Play Defense – Not Offense.

Paying attention to the number and value of your assets and writing them down is good defense. Playing defense would also include setting up alerts to be informed of any significant transfers. Playing offense would include removing 100% of the bank accounts to start new accounts in your name only to prevent that same behavior from your spouse. Unless your spouse’s behavior during the marriage (gambling, secrecy, addiction) would require an offensive move, it is better to play defense.

Consider the Value of Time.

Any experienced attorney, like a skilled Oshkosh divorce lawyer, will remind you of the value of time. For example, if you have a long marriage and your spouse makes significantly more, you will probably be discussing and negotiating alimony. Often, one party offers to buy the other party out instead of making monthly payments for years. A realistic buyout is not just adding up the amount of money that would have been paid over the years. Money paid up front is worth more than the same total amount of money paid over years because you could take the full amount and accrue interest right away. The best alternative would be to consider the present value of that monthly alimony income stream. If presented with a “present value” of an alimony income stream, or even the present value of a pension income stream (of monthly benefits to be paid in the future), it’s critical to find out what interest rate assumption was used. The higher interest rate, the lower the present value you will receive.

Prepare for the Long-Haul.

So many women want to just “get it over with” that they do not prepare for the long haul. Many people want liquid assets such as cash and bank accounts but fail to appreciate the importance of long term assets such as retirement. Most people work very hard for many years to accrue significant retirement assets. So, it’s understandable that a spouse would not want to divide those assets in divorce. But failing to include any retirement assets in your final property division leaves most women in an economically vulnerable position.

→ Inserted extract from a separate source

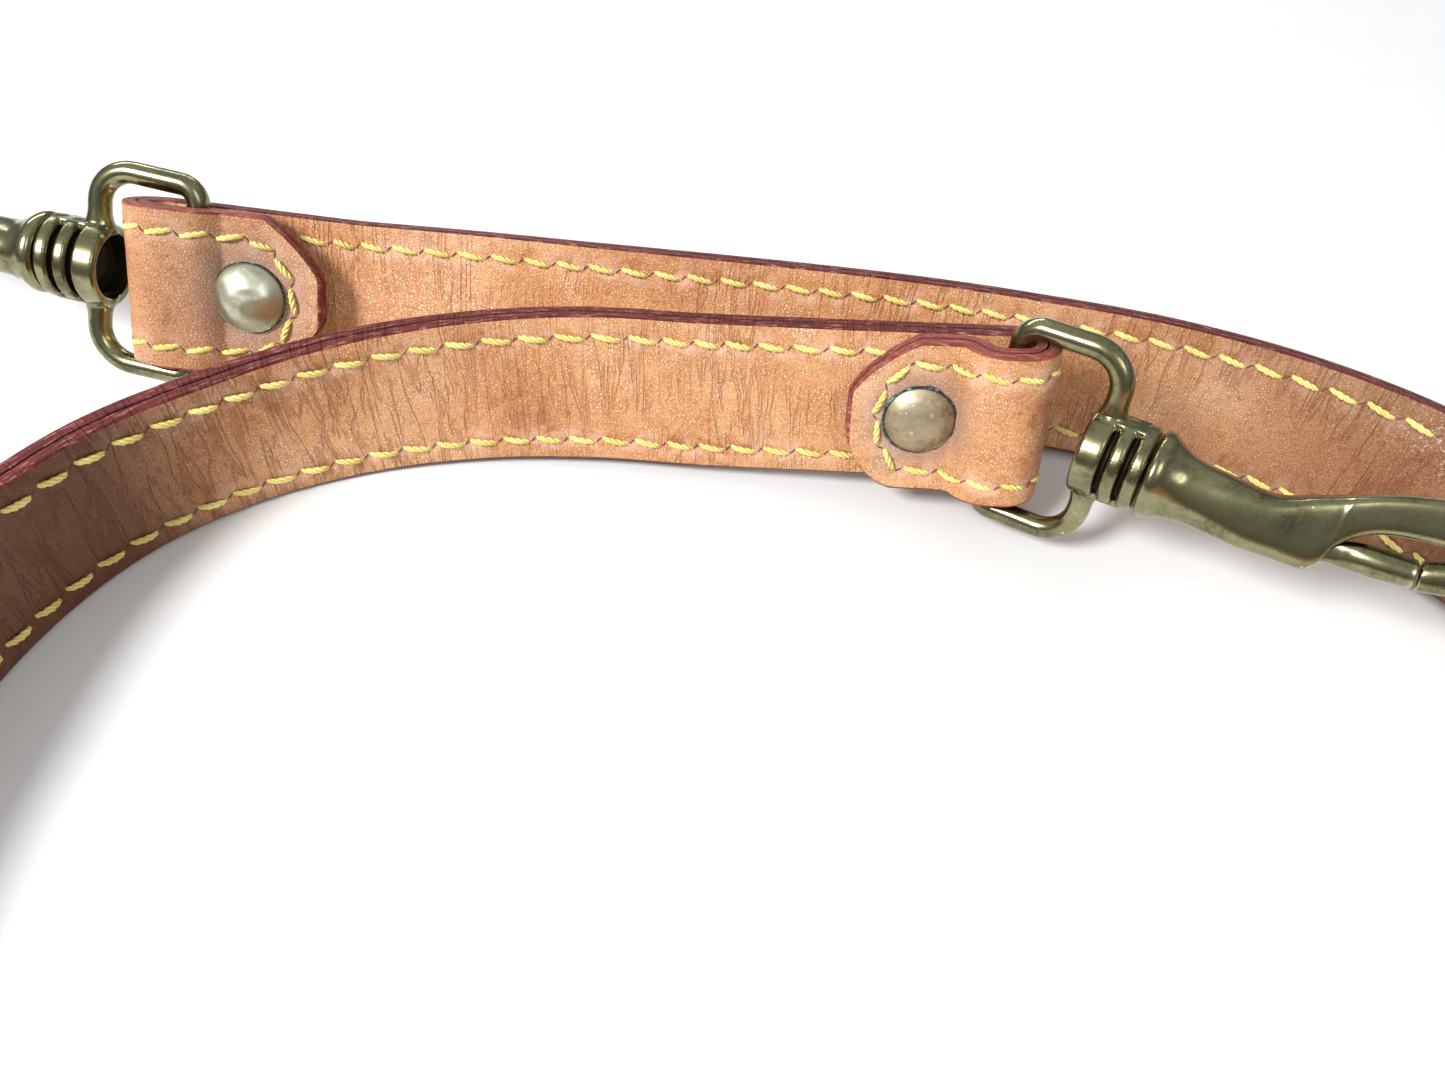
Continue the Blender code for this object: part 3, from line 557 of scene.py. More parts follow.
class Stitches:
    """Where every stitch lies: its two ends and the surface's normal."""

    def __init__(self):
        first = strap.right_fold - FOLD_RADIUS + RIGHT_FIRST_STITCH
        last = strap.left_fold + FOLD_RADIUS - LEFT_FIRST_STITCH
        count = round((last - first) / STITCH_PITCH)
        self.pitch = (last - first) / count
        self.runs = first + self.pitch * np.arange(count + 1)

    def face_row(self, height, depth, side, shift=0.0, extra=0):
        """Stitches of one straight row on one face, as (start, end, normal). The row can be
        shifted along the strap and can start some stitches earlier, under the right-hand tab."""
        early = self.runs[0] - self.pitch * np.arange(extra, 0, -1)
        return [self.stitch(run + shift, height, depth, side) for run in (*early, *self.runs)]

    def stitch(self, run, height, depth, side):
        start, normal, _ = strap.at(run - STITCH_HALF, height - STITCH_RISE, depth)
        end, _, _ = strap.at(run + STITCH_HALF, height + STITCH_RISE, depth)
        return start, end, normal * side

    def tab_loop(self, side):
        """Stitches that leave the straight rows, pass round the fold and follow the tab's outline."""
        towards, index = (-1, 0) if side == "right" else (1, -1)
        near, tip = self.runs[index], strap.run[index]
        reach = abs(tip - near) - TIP_TAPER - 0.6
        upper = [(near + towards * d, STRAP_WIDTH - STITCH_INSET)
                 for d in np.arange(self.pitch / 2, reach, 0.5)]
        lower = [(run, STITCH_INSET) for run, _ in upper]
        corner = [(tip - towards * back, HALF_WIDTH + above) for back, above in TIP_STITCHES]
        around = corner + [(run, STRAP_WIDTH - height) for run, height in corner[::-1]]
        rows = spline(upper[::4] + [upper[-1]] + around + [lower[-1]] + lower[::4][::-1], 12)
        points, normals, ups = map(np.array, zip(*(strap.at(*row, STRAP) for row in rows)))
        lengths = running_length(points)
        count = round(lengths[-1] / self.pitch)
        pitch = lengths[-1] / count
        made = []
        for k in range(count):
            middle_at = (k + 0.5) * pitch
            start = between(middle_at - STITCH_HALF, lengths, points)
            end = between(middle_at + STITCH_HALF, lengths, points)
            normal = unit(between(middle_at, lengths, normals))
            across = unit(np.cross(normal, end - start))
            across *= STITCH_RISE * np.sign(np.dot(across, ups[0]) or 1) * (1 if k < count / 2 else -1)
            made.append((start - across, end + across, normal))
        return made


stitches = Stitches()


def thread_geometry(stitch_list, vertices, faces):
    """Three twisted strands for each stitch, which dive into the leather at both ends."""
    strands, rings, sides = 3, 11, 6
    lay, thick, twist = 0.31, 0.33, 1.35
    for start, end, normal in stitch_list:
        axis = end - start
        length = np.linalg.norm(axis)
        axis = axis / length
        across = np.cross(normal, axis)
        jitter = noise.noise(Vector(start) * 0.37)
        for strand in range(strands):
            first = len(vertices)
            for r in range(rings):
                t = r / (rings - 1)
                lift = -0.62 + sin(pi * t) ** 0.42 + 0.05 * jitter
                squeeze = 0.42 + 0.58 * sin(pi * t) ** 0.7
                turn = 2 * pi * (twist * t + strand / strands + 0.4 * jitter)
                side = across * cos(turn) + normal * sin(turn)
                centre = start + axis * length * t + normal * lift + side * lay * squeeze
                other = np.cross(axis, side)
                for around in turns(sides):
                    out = side * cos(around) + other * sin(around)
                    vertices.append(centre + out * thick * squeeze)
            faces += tube_faces(rings, sides, first)


def slit_geometry(stitch_list, vertices, faces):
    """The slanted awl slit between each stitch and the next, as a thin dark lens on the leather that paints
    the shade in the hole.
    """
    for (_, before, normal), (after, _, _) in zip(stitch_list, stitch_list[1:]):
        along = after - before
        length = np.linalg.norm(along)
        if length > 4.0:
            continue
        along = along / length
        across = np.cross(normal, along)
        middle = (before + after) / 2
        first = len(vertices)
        half, wide, count = min(length / 2, 0.62), 0.13, 10
        for lift in (0.045, -0.15):
            for turn in turns(count):
                vertices.append(middle + along * half * cos(turn) + across * wide * sin(turn)
                                + normal * lift)
        faces += tube_faces(2, count, first)


def make_stitching():
    """All thread, and the slits' painted shade, a piece for each run, and the points that press into the
    leather.
    """
    cord_finish, slit_shade_finish = thread_material(), slit_shade_material()
    top, bottom = STRAP_WIDTH - STITCH_INSET, STITCH_INSET
    runs = {
        "outer_face_thread": [stitches.face_row(top, STRAP, 1), stitches.face_row(bottom, STRAP, 1),
                              stitches.tab_loop("right"), stitches.tab_loop("left")],
        "inner_face_thread_upper": [stitches.face_row(top, 0.0, -1, extra=1)],
        "inner_face_thread_lower": [stitches.face_row(bottom, 0.0, -1, shift=INNER_LOWER_SHIFT)],
    }
    pressed = []
    for node, rows in runs.items():
        vertices, faces, slit_vertices, slit_faces = [], [], [], []
        for row in rows:
            thread_geometry(row, vertices, faces)
            slit_geometry(row, slit_vertices, slit_faces)
            for start, end, _ in row:
                pressed += [start + (end - start) * t for t in (0.1, 0.3, 0.5, 0.7, 0.9)]
        thread = face_out(make_object(node.replace("thread", "stitches"), vertices, faces, cord_finish))
        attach(thread, "strap")
        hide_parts(node)
        slits = make_object(node.replace("thread", "awl_hole_shades"), slit_vertices, slit_faces,
                            slit_shade_finish, smooth=False)
        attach(face_out(slits), "strap")
    return pressed


# ==== leather ====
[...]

Inappropriate financial settlement should include both short-term assets such as cash and bank accounts as well as long-term assets such as pension, real estate, and retirement.

Consider the Tax Aspects.

Most people want to claim the children as dependents and exemptions. But there are other significant tax considerations which follow claiming a child as a dependent. For example, a single divorced parent cannot claim a child tax credit if they have not also claimed that child as a dependent and exemption. In 2017, the child tax credit was $1000 but under the new Tax act of 2017, the credit will be increased to $2000 per child. When negotiating, this makes the value of claiming the children even more significant. In addition, for years, people who paid alimony to their ex-spouse were also allowed to deduct that from their income, which created significant tax savings. But the new tax law will eliminate the ability to deduct alimony for any marital settlement agreement signed after January 1, 2019. Whether participating in mediation or collaborative divorce, it’s critical to obtain current tax advice to make the best possible settlement.